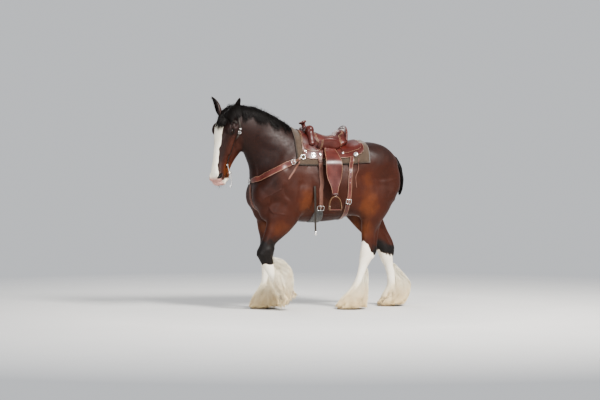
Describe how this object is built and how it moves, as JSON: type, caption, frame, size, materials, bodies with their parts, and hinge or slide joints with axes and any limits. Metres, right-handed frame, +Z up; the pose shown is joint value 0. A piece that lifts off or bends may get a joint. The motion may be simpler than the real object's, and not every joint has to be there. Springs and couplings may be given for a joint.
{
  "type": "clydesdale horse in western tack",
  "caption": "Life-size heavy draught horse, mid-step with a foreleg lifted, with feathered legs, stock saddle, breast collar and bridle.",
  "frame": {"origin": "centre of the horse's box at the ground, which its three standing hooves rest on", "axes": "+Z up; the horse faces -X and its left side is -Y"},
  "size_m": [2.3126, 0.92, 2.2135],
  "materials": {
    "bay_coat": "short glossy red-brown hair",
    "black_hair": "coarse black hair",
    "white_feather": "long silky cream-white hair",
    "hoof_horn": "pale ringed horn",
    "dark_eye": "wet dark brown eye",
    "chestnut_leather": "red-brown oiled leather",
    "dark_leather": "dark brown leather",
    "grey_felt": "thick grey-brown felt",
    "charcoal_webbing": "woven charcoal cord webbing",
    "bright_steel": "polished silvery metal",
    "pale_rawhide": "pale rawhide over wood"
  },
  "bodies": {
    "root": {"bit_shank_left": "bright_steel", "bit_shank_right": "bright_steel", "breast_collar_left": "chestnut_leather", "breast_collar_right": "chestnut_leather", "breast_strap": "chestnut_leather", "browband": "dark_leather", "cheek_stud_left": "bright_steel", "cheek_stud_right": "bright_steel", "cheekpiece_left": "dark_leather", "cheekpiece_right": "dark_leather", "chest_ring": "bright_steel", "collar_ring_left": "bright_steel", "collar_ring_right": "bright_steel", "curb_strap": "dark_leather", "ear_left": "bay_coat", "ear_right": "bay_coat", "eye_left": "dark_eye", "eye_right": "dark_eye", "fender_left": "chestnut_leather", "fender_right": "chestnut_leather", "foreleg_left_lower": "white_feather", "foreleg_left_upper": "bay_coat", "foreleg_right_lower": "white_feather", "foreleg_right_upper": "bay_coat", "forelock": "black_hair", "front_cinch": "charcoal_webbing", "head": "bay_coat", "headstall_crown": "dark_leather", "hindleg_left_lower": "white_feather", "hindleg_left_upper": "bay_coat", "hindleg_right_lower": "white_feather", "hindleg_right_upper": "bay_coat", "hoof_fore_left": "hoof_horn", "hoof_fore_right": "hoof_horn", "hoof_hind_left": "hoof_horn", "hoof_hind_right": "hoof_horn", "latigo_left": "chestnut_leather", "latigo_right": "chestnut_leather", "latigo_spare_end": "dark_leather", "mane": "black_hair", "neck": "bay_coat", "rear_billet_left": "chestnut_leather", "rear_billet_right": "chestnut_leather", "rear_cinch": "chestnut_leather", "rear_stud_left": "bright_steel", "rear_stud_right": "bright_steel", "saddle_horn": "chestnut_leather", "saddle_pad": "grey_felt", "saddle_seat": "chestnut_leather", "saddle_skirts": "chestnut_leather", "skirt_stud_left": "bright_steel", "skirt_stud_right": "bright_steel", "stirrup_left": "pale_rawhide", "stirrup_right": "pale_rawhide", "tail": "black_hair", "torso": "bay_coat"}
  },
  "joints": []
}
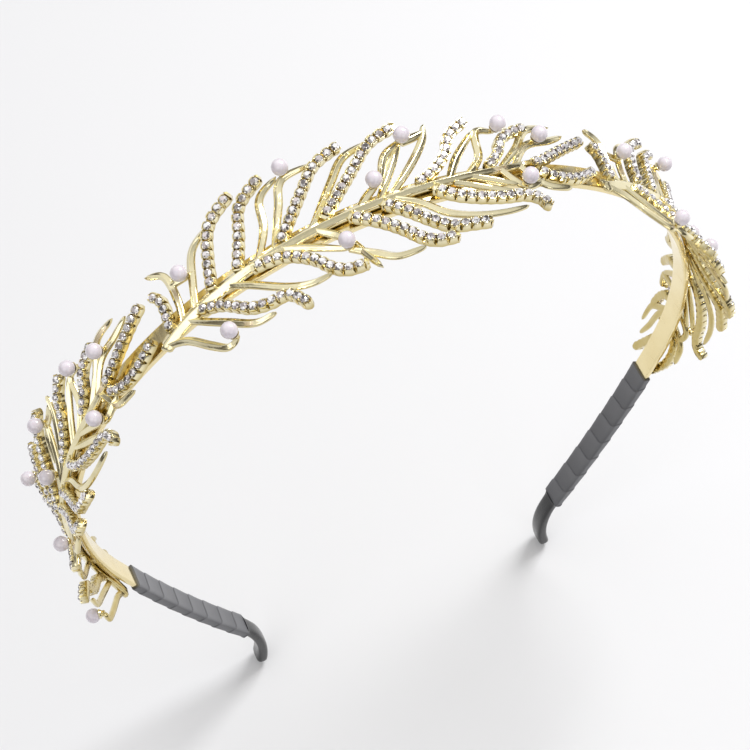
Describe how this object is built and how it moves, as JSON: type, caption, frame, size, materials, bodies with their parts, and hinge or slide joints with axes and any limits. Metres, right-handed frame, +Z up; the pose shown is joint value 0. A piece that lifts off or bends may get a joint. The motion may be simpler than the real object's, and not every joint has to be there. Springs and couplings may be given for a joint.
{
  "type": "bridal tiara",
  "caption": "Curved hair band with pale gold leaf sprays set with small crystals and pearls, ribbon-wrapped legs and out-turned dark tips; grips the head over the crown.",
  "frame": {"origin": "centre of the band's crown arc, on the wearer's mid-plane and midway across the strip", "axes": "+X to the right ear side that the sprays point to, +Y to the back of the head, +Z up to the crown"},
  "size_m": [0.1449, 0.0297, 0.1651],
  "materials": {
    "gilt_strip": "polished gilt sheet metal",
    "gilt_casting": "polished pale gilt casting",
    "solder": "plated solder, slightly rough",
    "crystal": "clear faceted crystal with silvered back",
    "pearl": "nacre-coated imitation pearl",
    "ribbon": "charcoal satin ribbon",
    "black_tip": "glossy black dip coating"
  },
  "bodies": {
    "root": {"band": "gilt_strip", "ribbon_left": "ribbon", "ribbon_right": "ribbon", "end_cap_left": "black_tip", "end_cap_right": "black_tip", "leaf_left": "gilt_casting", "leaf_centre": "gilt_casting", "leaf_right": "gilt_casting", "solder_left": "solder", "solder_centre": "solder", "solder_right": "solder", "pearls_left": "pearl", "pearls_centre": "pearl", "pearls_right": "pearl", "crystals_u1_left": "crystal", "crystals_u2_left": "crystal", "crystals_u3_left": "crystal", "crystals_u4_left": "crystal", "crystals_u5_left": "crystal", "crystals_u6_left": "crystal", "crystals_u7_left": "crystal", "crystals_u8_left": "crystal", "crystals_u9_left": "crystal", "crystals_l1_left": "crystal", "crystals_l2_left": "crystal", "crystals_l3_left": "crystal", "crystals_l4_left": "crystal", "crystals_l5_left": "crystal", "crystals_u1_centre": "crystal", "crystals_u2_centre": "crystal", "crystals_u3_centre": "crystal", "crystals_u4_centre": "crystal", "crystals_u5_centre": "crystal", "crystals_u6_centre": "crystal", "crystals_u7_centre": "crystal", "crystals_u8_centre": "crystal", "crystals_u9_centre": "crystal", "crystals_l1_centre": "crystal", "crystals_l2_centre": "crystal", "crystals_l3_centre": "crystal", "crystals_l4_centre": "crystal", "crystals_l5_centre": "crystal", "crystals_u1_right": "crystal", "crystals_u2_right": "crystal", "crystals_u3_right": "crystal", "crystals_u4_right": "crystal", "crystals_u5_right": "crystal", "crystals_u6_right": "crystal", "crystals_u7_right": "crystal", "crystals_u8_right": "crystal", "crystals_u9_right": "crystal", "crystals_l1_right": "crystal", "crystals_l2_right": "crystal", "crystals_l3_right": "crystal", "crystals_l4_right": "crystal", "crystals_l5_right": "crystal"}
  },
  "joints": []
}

------------

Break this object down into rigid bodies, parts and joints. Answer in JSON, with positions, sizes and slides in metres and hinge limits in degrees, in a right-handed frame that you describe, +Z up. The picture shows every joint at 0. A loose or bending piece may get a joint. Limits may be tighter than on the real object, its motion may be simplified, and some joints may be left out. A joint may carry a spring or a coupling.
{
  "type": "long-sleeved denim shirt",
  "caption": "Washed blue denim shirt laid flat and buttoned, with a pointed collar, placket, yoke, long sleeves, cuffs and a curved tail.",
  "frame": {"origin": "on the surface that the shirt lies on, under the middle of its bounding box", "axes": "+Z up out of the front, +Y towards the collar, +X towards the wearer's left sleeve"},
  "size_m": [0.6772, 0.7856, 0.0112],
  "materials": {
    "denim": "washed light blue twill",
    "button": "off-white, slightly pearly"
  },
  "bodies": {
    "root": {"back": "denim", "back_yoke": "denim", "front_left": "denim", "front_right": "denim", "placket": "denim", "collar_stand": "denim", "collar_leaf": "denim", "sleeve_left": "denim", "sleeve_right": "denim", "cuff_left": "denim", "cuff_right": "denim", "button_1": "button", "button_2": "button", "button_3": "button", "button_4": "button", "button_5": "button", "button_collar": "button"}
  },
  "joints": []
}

------------

Problem description:
Count every line bearing the word "type"; report the total only.

Output below:
5